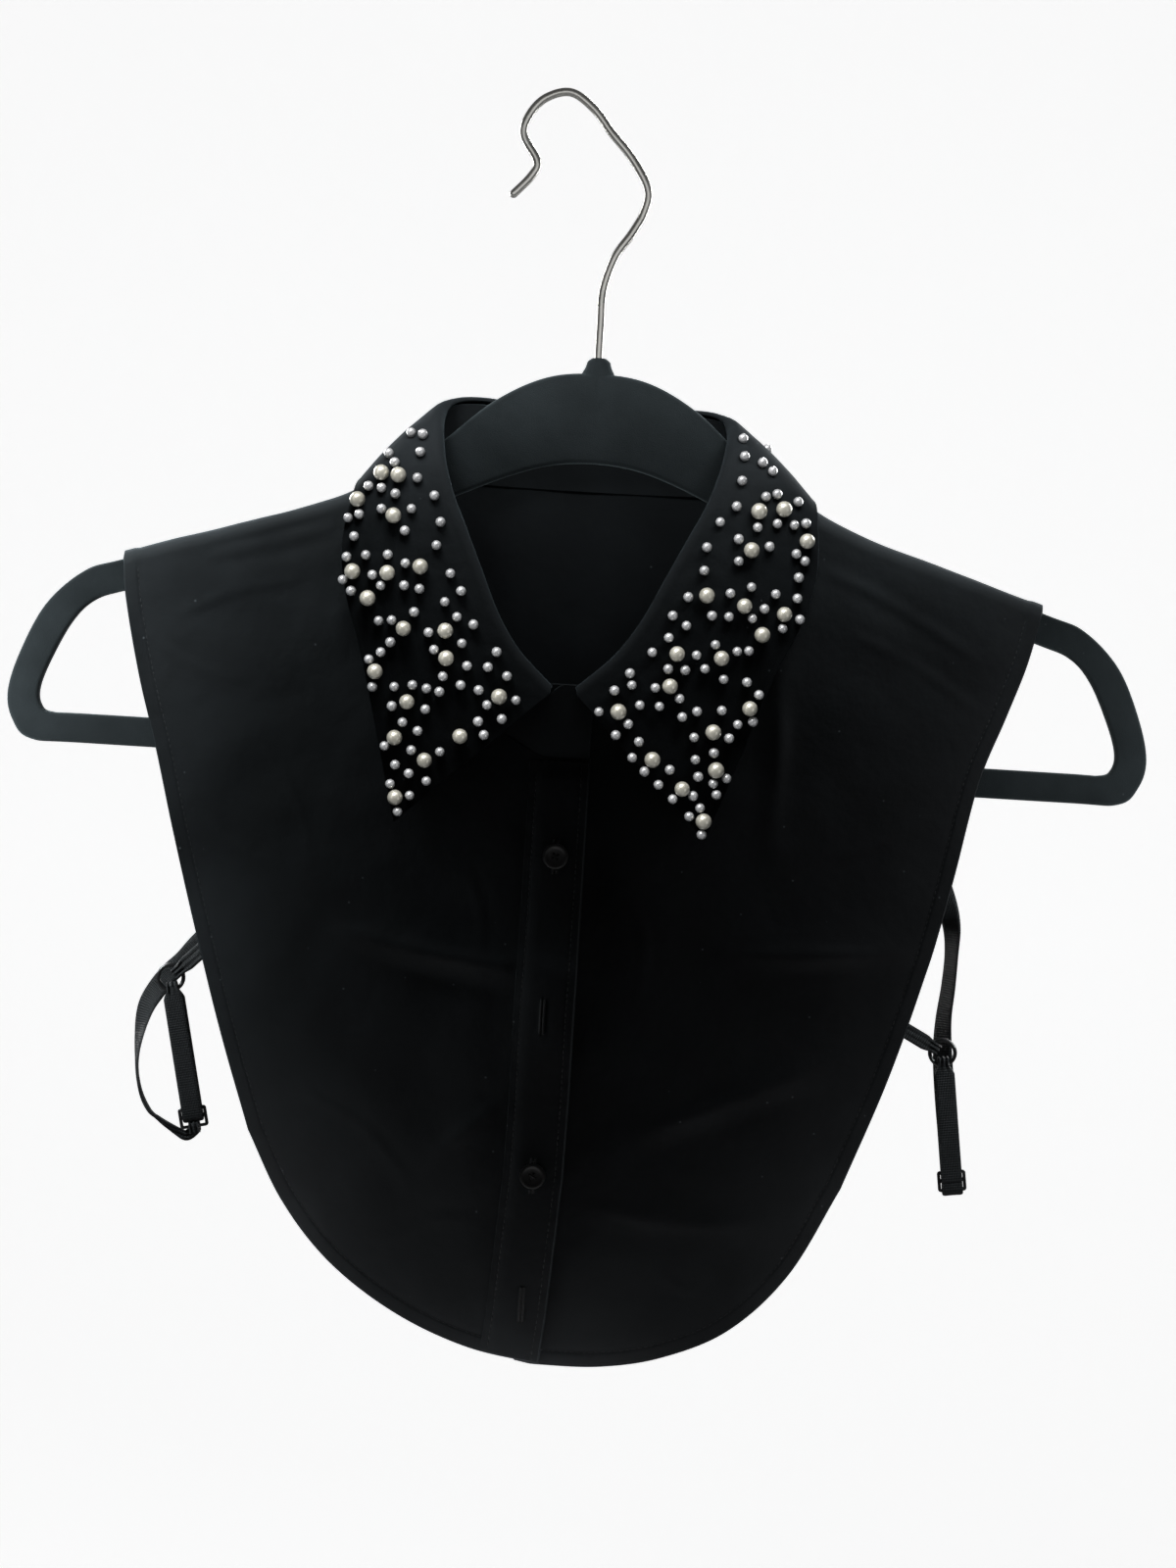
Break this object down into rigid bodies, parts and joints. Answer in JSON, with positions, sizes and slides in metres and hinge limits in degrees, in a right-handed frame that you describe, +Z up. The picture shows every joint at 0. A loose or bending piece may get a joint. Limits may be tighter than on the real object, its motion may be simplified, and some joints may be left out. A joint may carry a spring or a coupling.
{
  "type": "detachable shirt collar on a clothes hanger",
  "caption": "Sleeveless black dickey with a bead-trimmed pointed collar, button placket and side straps, hanging on a flocked clothes hanger with a metal hook.",
  "frame": {"origin": "inside top of the hanger's hook, where a rail carries it", "axes": "+Z up, the garment's front faces -Y, +X towards the viewer's right when looking at the front"},
  "size_m": [0.444, 0.039, 0.4956],
  "materials": {
    "black_poplin": "matte woven cotton",
    "pearl_trimmed_poplin": "matte woven cotton with pearl beads",
    "black_flock": "short velvet flock on plastic",
    "bright_chrome": "polished plated wire",
    "gloss_button": "glossy",
    "black_elastic": "knitted elastic, slightly shiny",
    "black_nylon": "semi-gloss moulded"
  },
  "bodies": {
    "root": {"back": "black_poplin", "button_low": "gloss_button", "button_middle": "gloss_button", "button_top": "gloss_button", "collar_fall": "pearl_trimmed_poplin", "collar_stand": "black_poplin", "front_left": "black_poplin", "front_right": "black_poplin", "hanger_hook": "bright_chrome", "placket": "black_poplin", "strap_long_left": "black_elastic", "strap_long_right": "black_elastic", "strap_loop_left": "black_elastic", "strap_loop_right": "black_elastic", "strap_ring_left": "black_nylon", "strap_ring_right": "black_nylon", "strap_slider_left": "black_nylon", "strap_slider_right": "black_nylon", "strap_tab_left": "black_elastic", "strap_tab_right": "black_elastic", "hanger_dome": "black_flock", "hanger_arm_left": "black_flock", "hanger_arm_right": "black_flock", "hanger_end_left": "black_flock", "hanger_end_right": "black_flock", "hanger_bar": "black_flock"}
  },
  "joints": []
}
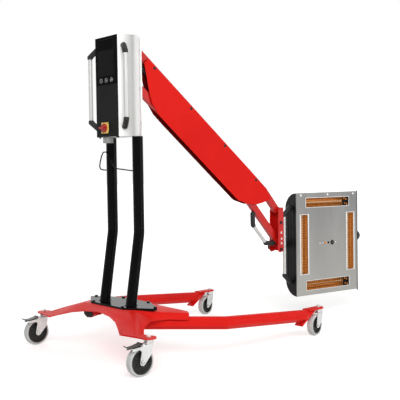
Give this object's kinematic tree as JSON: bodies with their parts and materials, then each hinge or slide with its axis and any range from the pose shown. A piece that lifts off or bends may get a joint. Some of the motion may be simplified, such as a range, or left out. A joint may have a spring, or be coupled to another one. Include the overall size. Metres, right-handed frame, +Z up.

--------------------

▶ [WHAT TO PRODUCE]: Output the entries verbatim.

▶ [THE SOLUTION]:
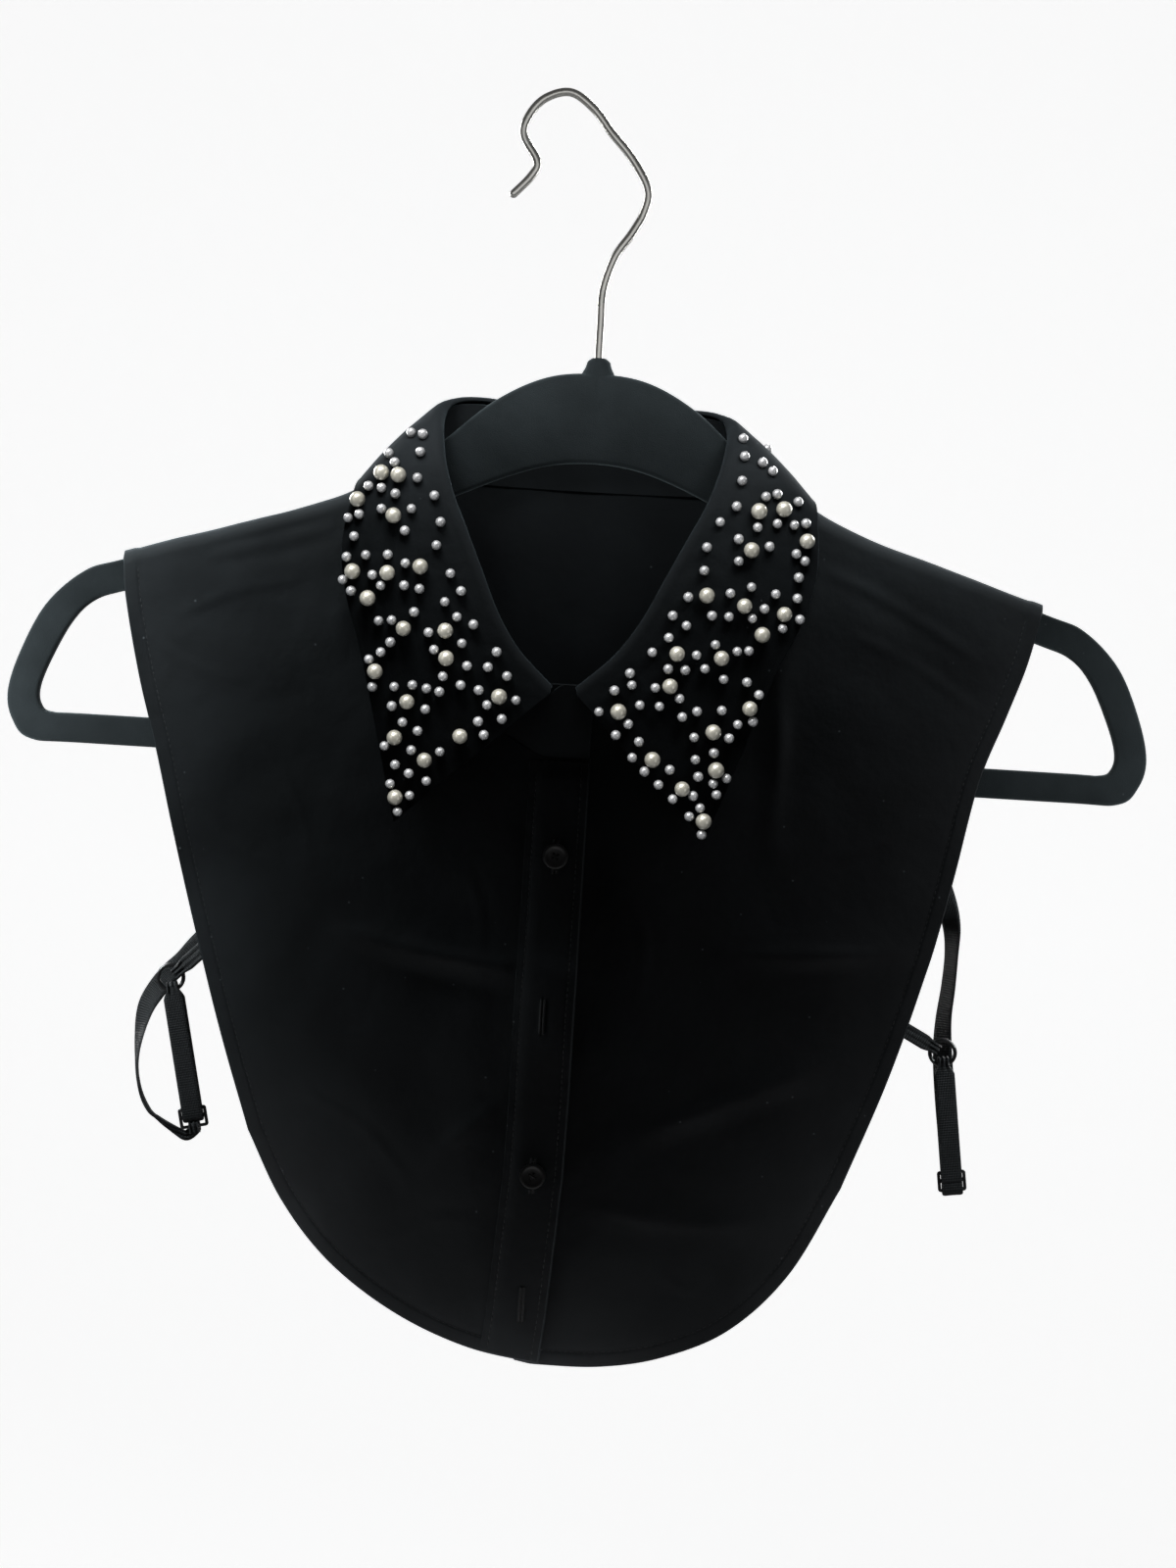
Break this object down into rigid bodies, parts and joints. Answer in JSON, with positions, sizes and slides in metres and hinge limits in degrees, in a right-handed frame that you describe, +Z up. The picture shows every joint at 0. A loose or bending piece may get a joint. Limits may be tighter than on the real object, its motion may be simplified, and some joints may be left out. A joint may carry a spring or a coupling.
{
  "type": "detachable shirt collar on a clothes hanger",
  "caption": "Sleeveless black dickey with a bead-trimmed pointed collar, button placket and side straps, hanging on a flocked clothes hanger with a metal hook.",
  "frame": {"origin": "inside top of the hanger's hook, where a rail carries it", "axes": "+Z up, the garment's front faces -Y, +X towards the viewer's right when looking at the front"},
  "size_m": [0.444, 0.039, 0.4956],
  "materials": {
    "black_poplin": "matte woven cotton",
    "pearl_trimmed_poplin": "matte woven cotton with pearl beads",
    "black_flock": "short velvet flock on plastic",
    "bright_chrome": "polished plated wire",
    "gloss_button": "glossy",
    "black_elastic": "knitted elastic, slightly shiny",
    "black_nylon": "semi-gloss moulded"
  },
  "bodies": {
    "root": {"back": "black_poplin", "button_low": "gloss_button", "button_middle": "gloss_button", "button_top": "gloss_button", "collar_fall": "pearl_trimmed_poplin", "collar_stand": "black_poplin", "front_left": "black_poplin", "front_right": "black_poplin", "hanger_hook": "bright_chrome", "placket": "black_poplin", "strap_long_left": "black_elastic", "strap_long_right": "black_elastic", "strap_loop_left": "black_elastic", "strap_loop_right": "black_elastic", "strap_ring_left": "black_nylon", "strap_ring_right": "black_nylon", "strap_slider_left": "black_nylon", "strap_slider_right": "black_nylon", "strap_tab_left": "black_elastic", "strap_tab_right": "black_elastic", "hanger_dome": "black_flock", "hanger_arm_left": "black_flock", "hanger_arm_right": "black_flock", "hanger_end_left": "black_flock", "hanger_end_right": "black_flock", "hanger_bar": "black_flock"}
  },
  "joints": []
}
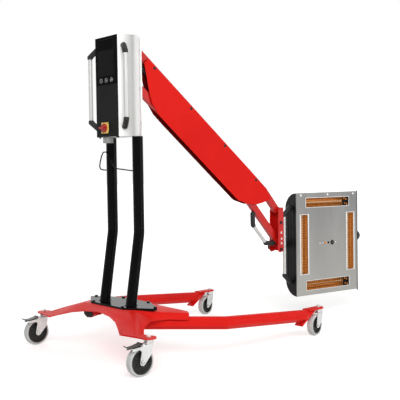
Give this object's kinematic tree as JSON: bodies with their parts and materials, then each hinge or slide with its axis and any range from the pose shown. A piece that lifts off or bends may get a joint. Some of the motion may be simplified, such as a range, or left out. A joint may have a spring, or be coupled to another one. Include the overall size. Metres, right-handed frame, +Z up.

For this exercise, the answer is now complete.